Mark Leisher <mleisher(_at_)crl(_dot_)nmsu(_dot_)edu> writes:
Ed> I haven't seen your engine, but I've created such engines and worked
Ed> on engines others have created. They aren't easy to do. Just
Ed> supporting a basic set of Internet encodings will be a difficult
Ed> undertaking. Maybe you've got it all worked out, in which case hats
Ed> off to you. Otherwise I would recommend a strategy whereby you
Ed> implement a core set of single-byte conversions (for, say, Western
Ed> Europe, Central Europe, and Cyrillic languages) with an internal
Ed> engine and plan to incorporate an optional ICU hook-up for anything
Ed> else.
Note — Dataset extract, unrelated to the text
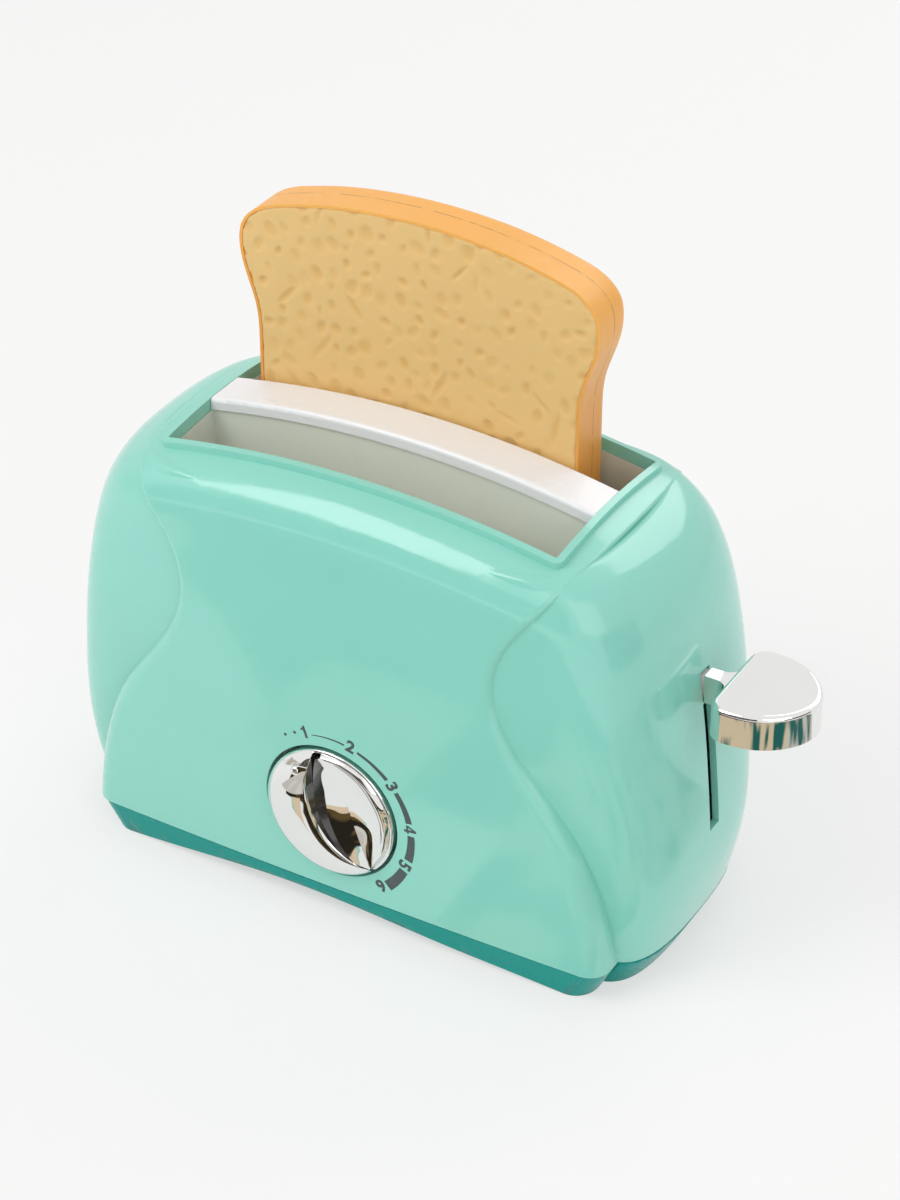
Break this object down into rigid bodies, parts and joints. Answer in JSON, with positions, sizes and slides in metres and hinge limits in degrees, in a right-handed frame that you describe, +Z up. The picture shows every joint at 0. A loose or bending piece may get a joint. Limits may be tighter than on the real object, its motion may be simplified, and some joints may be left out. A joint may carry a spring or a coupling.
{
  "type": "toy toaster",
  "caption": "Play toaster with rounded ends, a lever that lowers the trays, a turning dial over a clockwork timer, and a pretend slice of toast standing in the rear slot.",
  "frame": {"origin": "middle of the base, on the surface that the toaster stands on", "axes": "+X along the body towards the lever, +Y from the dial side to the back, +Z up"},
  "size_m": [0.233, 0.0976, 0.2063],
  "materials": {
    "shell_mint": "gloss",
    "base_teal": "gloss",
    "liner_grey": "satin",
    "bar_white": "gloss",
    "plated": "mirror-bright plating",
    "steel": "brushed",
    "spring_steel": "satin",
    "wheel_brass": "satin",
    "mechanism_plastic": "matt",
    "bumper_rubber": "matt",
    "crust_orange": "satin",
    "crumb_tan": "satin"
  },
  "bodies": {
    "housing": {"front_shell": "shell_mint", "rear_shell": "shell_mint", "base_pan": "base_teal", "slot_liner": "liner_grey", "divider_bar": "bar_white", "shell_screws": "steel", "base_screws": "steel", "guide_rods": "steel", "rod_bracket": "mechanism_plastic", "bracket_screws": "steel", "stop_bumpers": "bumper_rubber", "return_springs": "spring_steel", "timer_front_plate": "steel", "timer_back_plate": "steel", "timer_pillars": "steel", "timer_screws": "steel", "mainspring": "spring_steel", "latch_pin": "steel", "latch_spring": "spring_steel"},
    "lever": {"lever_paddle": "plated", "lever_arm": "mechanism_plastic", "paddle_screw": "steel", "carriage": "mechanism_plastic", "front_tray": "mechanism_plastic", "rear_tray": "mechanism_plastic"},
    "dial": {"timer_knob": "plated", "knob_shaft": "steel", "main_wheel": "wheel_brass", "release_cam": "mechanism_plastic"},
    "second_gear": {"second_wheel": "wheel_brass"},
    "escape_gear": {"escape_wheel": "wheel_brass"},
    "pallet_fork": {"pallet": "wheel_brass"},
    "latch": {"latch_lever": "mechanism_plastic"},
    "toast": {"crust_front": "crust_orange", "crust_rear": "crust_orange", "crumb_front": "crumb_tan", "crumb_rear": "crumb_tan"}
  },
  "joints": [
    {"name": "lever_slide", "type": "slide", "parent": "housing", "child": "lever", "axis": [0, 0, -1], "range_m": [0, 0.042], "stiffness_N_per_m": 80, "springref_m": -0.03, "deforming": ["return_springs"]},
    {"name": "timer_turn", "type": "hinge", "parent": "housing", "child": "dial", "pos_m": [-0.0004, -0.03, 0.0387], "axis": [0, 1, 0], "range_deg": [0, 180]},
    {"name": "second_spin", "type": "hinge", "parent": "housing", "child": "second_gear", "pos_m": [-0.01339, -0.03, 0.0312], "axis": [0, 1, 0], "range_deg": [-720.1, 0.1]},
    {"name": "escape_spin", "type": "hinge", "parent": "housing", "child": "escape_gear", "pos_m": [-0.00536, -0.03, 0.02162], "axis": [0, 1, 0], "range_deg": [-0.1, 2880.1]},
    {"name": "pallet_rock", "type": "hinge", "parent": "housing", "child": "pallet_fork", "pos_m": [0.0062, -0.03, 0.02061], "axis": [0, 1, 0], "range_deg": [-4, 4]},
    {"name": "latch_swing", "type": "hinge", "parent": "housing", "child": "latch", "pos_m": [0.064, -0.0122, 0.015], "axis": [0, 1, 0], "range_deg": [-0.05, 3.55], "deforming": ["latch_spring"]},
    {"name": "toast_lift", "type": "slide", "parent": "lever", "child": "toast", "axis": [0, 0, 1], "range_m": [0, 0.06]}
  ],
  "couplings": [
    {"joint": "second_spin", "follows": "timer_turn", "ratio": -4},
    {"joint": "escape_spin", "follows": "timer_turn", "ratio": 16},
    {"joint": "latch_swing", "follows": "timer_turn", "ratio": 0.019444}
  ]
}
That way you don't have to maintain and distribute large Asian
Ed> encoding tables.
What would be nice is some variation of Bruno Haible's libiconv that allows
dynamic loading of mapping tables. Then Perl would have reasonable conversion
capability at about 1/16 the size of ICU.
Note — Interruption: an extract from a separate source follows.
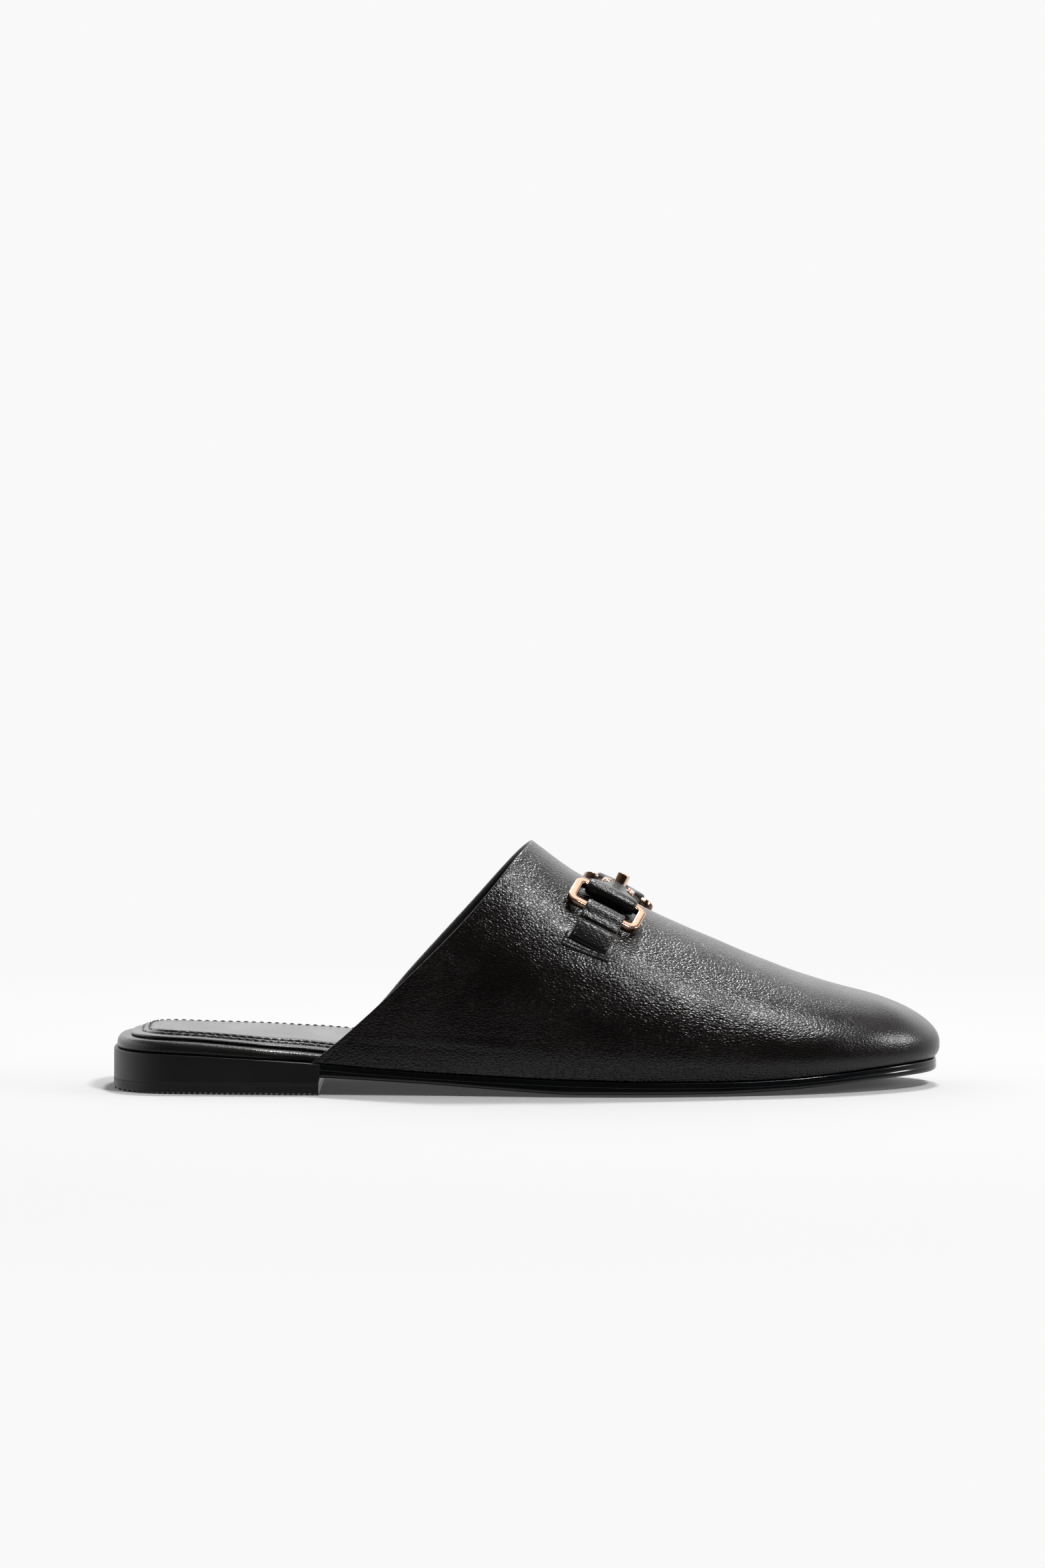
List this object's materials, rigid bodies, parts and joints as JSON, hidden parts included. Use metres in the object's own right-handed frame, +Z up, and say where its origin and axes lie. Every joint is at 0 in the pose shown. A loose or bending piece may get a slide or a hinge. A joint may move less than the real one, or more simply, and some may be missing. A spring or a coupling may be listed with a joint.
{
  "type": "loafer mule",
  "caption": "Backless leather loafer mule for the right foot, with a padded insole, a low moulded heel and a small metal ring-and-link trim held across the vamp.",
  "frame": {"origin": "centre of the bounding box in plan, on the floor plane under the sole", "axes": "+X towards the toe, +Y towards the inner side of the foot, +Z up"},
  "size_m": [0.2624, 0.0856, 0.0782],
  "materials": {
    "upper_leather": "fine-grained black leather with a soft sheen",
    "footbed_leather": "smooth black wrapping leather",
    "sock_leather": "soft fine-grained black lining leather over padding",
    "sole_rubber": "black, glossy at the edge",
    "lift_rubber": "matt black",
    "trim_metal": "polished rose-gold plating"
  },
  "bodies": {
    "root": {"outsole": "sole_rubber", "heel_lift": "lift_rubber", "footbed": "footbed_leather", "sock_pad": "sock_leather", "upper": "upper_leather", "strap_lateral": "upper_leather", "strap_medial": "upper_leather", "tab_lateral": "upper_leather", "tab_medial": "upper_leather", "ring_lateral": "trim_metal", "ring_medial": "trim_metal", "bit_link": "trim_metal"}
  },
  "joints": []
}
What we have in bleadperl right now is ext/Encode/compile which is
a perl script which can read either Tcl's .enc files ('cos
that is where we started) or ICU's .ucm files. It writes .c files
containing data tables for my "trie state machine".
Dynamically loading the .c files is just an exercise in MakeMaker/DynaLoader/XS
which I can (almost) do in my sleep (well it gives my bad dreams anyway).
I am quite happy to continue down that road - if "we" are reasonably confident
that I am not just digging a hole for us to fall into.
--
Nick Ing-Simmons